Something that has come to mind about airline fares (and VIA, to a lesser extent) is that while the non-refundable, non-upgradable fares have come down /really/ far over the years compared to a "full service" ticket that is either refundable and upgradable or that is refundable less a charge under some circumstances.

I ask this partly because it seems to me that part of the reason the "no frills" carriers more or less killed the Legacy carriers isn't that they were able to work their way in by $10-20/trip in various markets, but also because the Legacy carriers' policies for their "competitive" tickets (i.e. the ones within $100 of the no frills' tickets) started coming with more and more restrictions as time went by.

This was inspired by an article on Virgin Atlantic's "flying roomettes" (the "Upper Level Suite", I think)...where they end up charging, say, $3500 for a non-refundable non-exchangable ticket on the low end and more like $10500 for a "full flex" ticket.

Part of what I'm wondering is why the airlines seem inclined to put such a massive "hurdle" in there, when it would seem that they could get both better customer relations and make more money by having the more flexible tickets fall in a more...er...affordable range (let's be honest, on a long haul flight, a price difference of 300% or so adds up), and then push the super-low-end ticket.

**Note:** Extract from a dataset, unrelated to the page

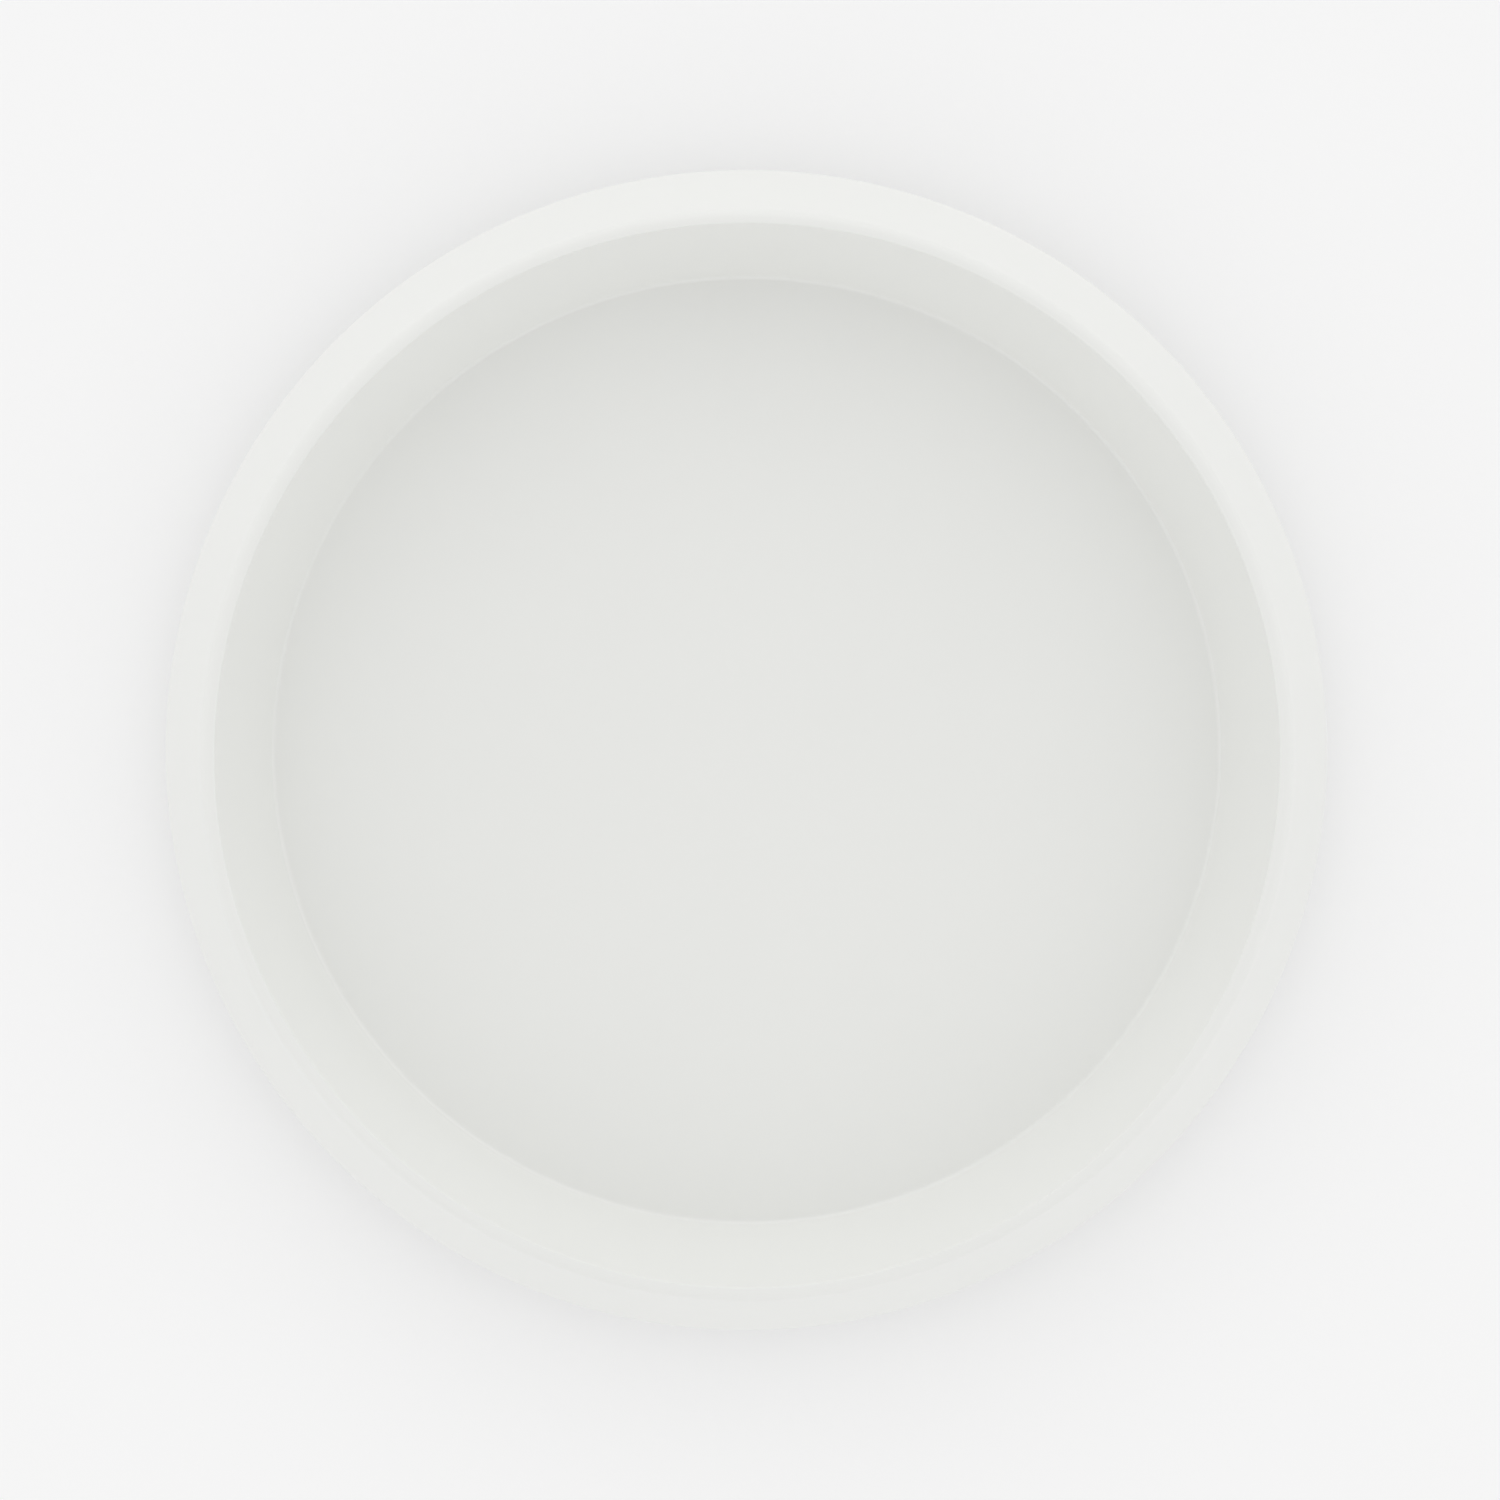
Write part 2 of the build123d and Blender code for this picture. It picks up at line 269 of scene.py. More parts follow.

The other reason that I wonder about this is that on the Canadian (for an obvious example), you'll see the bedroom for one "supersaver special" (i.e. non-refundable) fare at about $1200-1400 for Vancouver-Toronto (I think), the "supersaver" (i.e. refundable less $100) at about $1600, and the "regular" at $2000. The only exceptions seem to be the demand-managed Express specials (non-refundable, non-exchangable) at about $600, which only show up in the off-season (and rarely at that).


----------